Cassava starch has many remarkable characteristics including high paste viscosity, high paste clarity and high freeze-thaw stability which are advantageous to many industries. Several workers have reported the production of starch and its cross linked derivation [7]. This report described the principle of using cassava starch to produce some vital products because cassava are readily available and cheap. Hence, they are available at low cost [8]. Over the years, the ability to produce some synthetic starch from cassava has been reported in literature and this includes crosslinked starch, carboxyl methyl starch, starch acetate, starch xanthate etc.

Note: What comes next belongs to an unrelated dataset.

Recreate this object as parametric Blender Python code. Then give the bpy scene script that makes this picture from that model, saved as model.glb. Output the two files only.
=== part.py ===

1.2.2 ORIGIN, TYPES AND COMPOSITION OF CASSAVA STARCH

Cassava is a staple crop that is particularly important in South America, America and African countries[9]. It is a perennial shrub that grows to approximately 2 meters tall and has the ability to grow on a marginal land in low-nutrient soil where other crops do not grow well. It is also fairly drought tolerant. It is grown for its enlarged starch rich tuberous roots. Although cassava is a staple crop, it is poisonous in its raw state as the plant contains cyanogenic glucoside. These glucosides are converted to HCN by enzymes called Linamarase which is present in cassava and acts on the glucosides when the plant cell are ruptured during the consumption stage. The amount of cyanide contained in cassava depends on the variety and stage of the cassava. There are two types of cassava [9].

Bitter cassava (Manihot utilissiana)

Sweet Cassava (Manihot patinate)

The bitter cassava has a higher level of cyanide than the sweet cassava. The poison tends to be more concentrated in the skin of the root and can be readily removed during processing resulting in a safe and versatile product.

1.2.3 ADVANTAGES OF CASSAVA STARCH

High level of purity

Excellent thickening characteristics

A neutral taste

Desirble textural characteristics

A relatively cheap source of raw material containing a high concentration of starch that can equal or surpass the properties offered by other starches.

Appropriate composition of the cassava tube [10]

TABLE 1.0 APPROXIMATE COMPOSITION OF THE CASSAVA TUBER

Starch

Protein    

20 – 30%

2 – 3%

Water 95 – 80% Fat 0.1% Fibre 1.0% Ash  1 – 1.5%

Nigeria is the world’s largest producer of cassava (F.A.O of the United Nations). However based on the statistics from F.A.O of the United Nation, Thiland is the largest exporting country of dried cassava with total of 77% of world export in 2005.

1.3.0  TYPES OF STARCH

Native Starch

Synthetic/Modified Starch

1.3.1 DEFINITION AND REASONS FOR STARCH MODIFICATION

This native starch that has been changed in its physical and chemical properties. This can be used for other industrial application through series of techniques, chemical, physical and enzymatic modification[11]. Modification may involve altering the form of granules or changing the shape and amylopectin molecules. It is carried out on the native starch to confer it with properties needed for specific uses. Which are;To modify looking characteristics (gelatinization).

To reduce reterogradation.

To reduce paste’s tendency to gelatinize.